[Data block start]
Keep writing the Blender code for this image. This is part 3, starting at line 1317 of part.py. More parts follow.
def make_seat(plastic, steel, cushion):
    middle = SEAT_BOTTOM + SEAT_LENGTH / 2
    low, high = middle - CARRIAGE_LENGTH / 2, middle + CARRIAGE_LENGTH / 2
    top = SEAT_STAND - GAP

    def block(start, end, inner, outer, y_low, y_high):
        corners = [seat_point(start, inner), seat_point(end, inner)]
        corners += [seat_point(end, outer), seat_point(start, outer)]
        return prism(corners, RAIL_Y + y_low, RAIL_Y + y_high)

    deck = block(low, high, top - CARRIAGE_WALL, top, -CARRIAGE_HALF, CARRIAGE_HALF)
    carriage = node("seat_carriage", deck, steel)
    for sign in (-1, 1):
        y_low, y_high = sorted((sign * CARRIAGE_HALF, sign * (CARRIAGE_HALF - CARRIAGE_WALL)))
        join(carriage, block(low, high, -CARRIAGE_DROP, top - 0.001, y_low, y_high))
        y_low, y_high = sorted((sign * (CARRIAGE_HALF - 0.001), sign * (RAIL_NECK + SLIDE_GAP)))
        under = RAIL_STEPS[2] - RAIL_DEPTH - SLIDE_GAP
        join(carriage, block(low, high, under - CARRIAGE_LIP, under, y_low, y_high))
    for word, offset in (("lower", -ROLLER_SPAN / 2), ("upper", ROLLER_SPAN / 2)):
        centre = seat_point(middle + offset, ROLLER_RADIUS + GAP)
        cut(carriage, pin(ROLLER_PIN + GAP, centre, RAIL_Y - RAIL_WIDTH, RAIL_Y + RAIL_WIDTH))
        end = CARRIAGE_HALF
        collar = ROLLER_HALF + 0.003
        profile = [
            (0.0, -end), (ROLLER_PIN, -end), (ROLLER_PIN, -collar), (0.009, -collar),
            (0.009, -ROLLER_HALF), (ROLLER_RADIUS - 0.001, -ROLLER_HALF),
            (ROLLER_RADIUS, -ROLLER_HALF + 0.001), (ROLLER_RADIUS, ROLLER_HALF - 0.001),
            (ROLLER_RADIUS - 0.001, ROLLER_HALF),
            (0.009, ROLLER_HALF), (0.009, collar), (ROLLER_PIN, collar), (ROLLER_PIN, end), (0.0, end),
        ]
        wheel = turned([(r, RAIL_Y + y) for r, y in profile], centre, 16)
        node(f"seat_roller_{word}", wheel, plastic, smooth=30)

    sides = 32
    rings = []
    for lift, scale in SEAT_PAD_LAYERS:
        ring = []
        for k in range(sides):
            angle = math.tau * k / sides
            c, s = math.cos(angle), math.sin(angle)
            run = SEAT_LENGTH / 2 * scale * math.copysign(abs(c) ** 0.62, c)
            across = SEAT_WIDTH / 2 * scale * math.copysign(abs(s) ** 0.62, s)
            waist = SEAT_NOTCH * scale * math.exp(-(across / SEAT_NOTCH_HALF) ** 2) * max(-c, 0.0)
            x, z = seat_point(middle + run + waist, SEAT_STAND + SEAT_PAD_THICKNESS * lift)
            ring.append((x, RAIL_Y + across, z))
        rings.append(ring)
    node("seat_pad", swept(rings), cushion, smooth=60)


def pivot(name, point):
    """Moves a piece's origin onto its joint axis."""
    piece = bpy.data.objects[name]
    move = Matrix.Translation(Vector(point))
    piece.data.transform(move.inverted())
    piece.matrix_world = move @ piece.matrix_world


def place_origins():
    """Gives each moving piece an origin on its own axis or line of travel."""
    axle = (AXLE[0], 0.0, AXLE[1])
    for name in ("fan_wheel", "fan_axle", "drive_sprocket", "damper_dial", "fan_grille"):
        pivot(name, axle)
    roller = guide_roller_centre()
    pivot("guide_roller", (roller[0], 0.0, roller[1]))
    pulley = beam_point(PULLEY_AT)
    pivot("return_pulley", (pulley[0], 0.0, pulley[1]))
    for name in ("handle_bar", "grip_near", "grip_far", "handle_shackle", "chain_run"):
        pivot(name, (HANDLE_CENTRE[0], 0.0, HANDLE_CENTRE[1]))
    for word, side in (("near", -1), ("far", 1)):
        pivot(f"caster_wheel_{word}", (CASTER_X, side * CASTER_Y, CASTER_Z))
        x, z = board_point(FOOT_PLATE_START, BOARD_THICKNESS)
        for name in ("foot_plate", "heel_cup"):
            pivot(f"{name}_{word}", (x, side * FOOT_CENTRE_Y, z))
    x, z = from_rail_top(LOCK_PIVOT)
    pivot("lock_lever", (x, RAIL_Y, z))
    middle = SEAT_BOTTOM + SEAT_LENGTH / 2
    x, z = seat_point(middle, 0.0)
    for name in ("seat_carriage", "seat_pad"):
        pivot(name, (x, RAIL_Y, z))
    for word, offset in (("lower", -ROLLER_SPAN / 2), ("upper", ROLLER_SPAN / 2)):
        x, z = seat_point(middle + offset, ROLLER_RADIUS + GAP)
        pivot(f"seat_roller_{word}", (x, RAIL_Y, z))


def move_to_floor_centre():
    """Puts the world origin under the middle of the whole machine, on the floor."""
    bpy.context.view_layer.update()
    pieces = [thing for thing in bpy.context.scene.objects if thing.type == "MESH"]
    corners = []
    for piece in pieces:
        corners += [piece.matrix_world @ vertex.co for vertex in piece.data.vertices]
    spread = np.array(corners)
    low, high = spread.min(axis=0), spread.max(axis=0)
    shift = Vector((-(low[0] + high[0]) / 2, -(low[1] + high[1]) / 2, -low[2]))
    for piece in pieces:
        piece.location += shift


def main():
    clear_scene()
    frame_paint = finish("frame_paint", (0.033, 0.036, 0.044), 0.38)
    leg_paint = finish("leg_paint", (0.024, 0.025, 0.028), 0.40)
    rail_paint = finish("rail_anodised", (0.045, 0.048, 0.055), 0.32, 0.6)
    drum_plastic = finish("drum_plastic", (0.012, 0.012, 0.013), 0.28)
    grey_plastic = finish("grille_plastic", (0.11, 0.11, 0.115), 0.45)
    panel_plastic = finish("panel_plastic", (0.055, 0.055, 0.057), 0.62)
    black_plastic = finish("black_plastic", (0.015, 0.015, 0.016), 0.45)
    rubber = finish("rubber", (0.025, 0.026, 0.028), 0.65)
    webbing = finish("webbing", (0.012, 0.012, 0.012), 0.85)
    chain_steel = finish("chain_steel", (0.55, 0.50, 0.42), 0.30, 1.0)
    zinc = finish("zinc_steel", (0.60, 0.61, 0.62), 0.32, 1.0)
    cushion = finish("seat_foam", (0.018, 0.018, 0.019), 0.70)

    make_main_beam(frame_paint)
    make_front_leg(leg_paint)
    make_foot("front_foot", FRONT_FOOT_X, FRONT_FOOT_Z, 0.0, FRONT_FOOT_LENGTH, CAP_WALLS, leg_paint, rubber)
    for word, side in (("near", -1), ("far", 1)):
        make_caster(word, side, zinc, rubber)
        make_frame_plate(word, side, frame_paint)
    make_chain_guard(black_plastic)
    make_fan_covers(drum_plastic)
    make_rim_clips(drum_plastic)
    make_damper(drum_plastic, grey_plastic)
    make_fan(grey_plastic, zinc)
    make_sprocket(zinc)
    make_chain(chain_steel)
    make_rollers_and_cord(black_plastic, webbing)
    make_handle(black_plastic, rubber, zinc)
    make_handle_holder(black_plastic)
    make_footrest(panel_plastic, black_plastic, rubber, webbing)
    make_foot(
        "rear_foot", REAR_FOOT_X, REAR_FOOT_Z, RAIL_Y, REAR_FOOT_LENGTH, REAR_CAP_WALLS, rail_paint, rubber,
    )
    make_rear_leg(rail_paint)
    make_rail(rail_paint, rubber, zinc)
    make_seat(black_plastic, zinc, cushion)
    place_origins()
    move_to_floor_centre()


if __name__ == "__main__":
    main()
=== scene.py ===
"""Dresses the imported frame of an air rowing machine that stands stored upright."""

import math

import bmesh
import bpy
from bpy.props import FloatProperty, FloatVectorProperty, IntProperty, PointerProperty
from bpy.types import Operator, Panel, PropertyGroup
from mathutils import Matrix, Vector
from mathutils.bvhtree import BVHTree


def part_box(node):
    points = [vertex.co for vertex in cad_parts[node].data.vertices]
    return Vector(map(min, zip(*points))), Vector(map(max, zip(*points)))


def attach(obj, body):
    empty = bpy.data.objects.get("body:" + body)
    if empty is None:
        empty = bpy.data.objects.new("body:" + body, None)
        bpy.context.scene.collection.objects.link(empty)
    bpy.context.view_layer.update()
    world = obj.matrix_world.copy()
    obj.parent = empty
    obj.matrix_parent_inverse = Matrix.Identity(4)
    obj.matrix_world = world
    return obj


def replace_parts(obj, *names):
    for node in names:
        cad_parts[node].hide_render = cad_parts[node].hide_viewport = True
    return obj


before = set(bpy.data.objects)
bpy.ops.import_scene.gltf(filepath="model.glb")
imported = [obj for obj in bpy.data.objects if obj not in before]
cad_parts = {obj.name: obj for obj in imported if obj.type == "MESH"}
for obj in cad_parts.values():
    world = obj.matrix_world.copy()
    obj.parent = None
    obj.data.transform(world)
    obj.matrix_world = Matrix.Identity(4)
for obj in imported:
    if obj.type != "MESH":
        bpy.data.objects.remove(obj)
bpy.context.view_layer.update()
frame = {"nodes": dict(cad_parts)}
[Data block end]
--- Work required ---
Return the lines from the line with "make_fan_covers(drum_plastic)" through the line with "bpy.context.scene.collection.objects.link(empty)", inclusive, exactly as they stand, and nothing else.

--- Output for this task ---
    make_fan_covers(drum_plastic)
    make_rim_clips(drum_plastic)
    make_damper(drum_plastic, grey_plastic)
    make_fan(grey_plastic, zinc)
    make_sprocket(zinc)
    make_chain(chain_steel)
    make_rollers_and_cord(black_plastic, webbing)
    make_handle(black_plastic, rubber, zinc)
    make_handle_holder(black_plastic)
    make_footrest(panel_plastic, black_plastic, rubber, webbing)
    make_foot(
        "rear_foot", REAR_FOOT_X, REAR_FOOT_Z, RAIL_Y, REAR_FOOT_LENGTH, REAR_CAP_WALLS, rail_paint, rubber,
    )
    make_rear_leg(rail_paint)
    make_rail(rail_paint, rubber, zinc)
    make_seat(black_plastic, zinc, cushion)
    place_origins()
    move_to_floor_centre()


if __name__ == "__main__":
    main()
=== scene.py ===
"""Dresses the imported frame of an air rowing machine that stands stored upright."""

import math

import bmesh
import bpy
from bpy.props import FloatProperty, FloatVectorProperty, IntProperty, PointerProperty
from bpy.types import Operator, Panel, PropertyGroup
from mathutils import Matrix, Vector
from mathutils.bvhtree import BVHTree


def part_box(node):
    points = [vertex.co for vertex in cad_parts[node].data.vertices]
    return Vector(map(min, zip(*points))), Vector(map(max, zip(*points)))


def attach(obj, body):
    empty = bpy.data.objects.get("body:" + body)
    if empty is None:
        empty = bpy.data.objects.new("body:" + body, None)
        bpy.context.scene.collection.objects.link(empty)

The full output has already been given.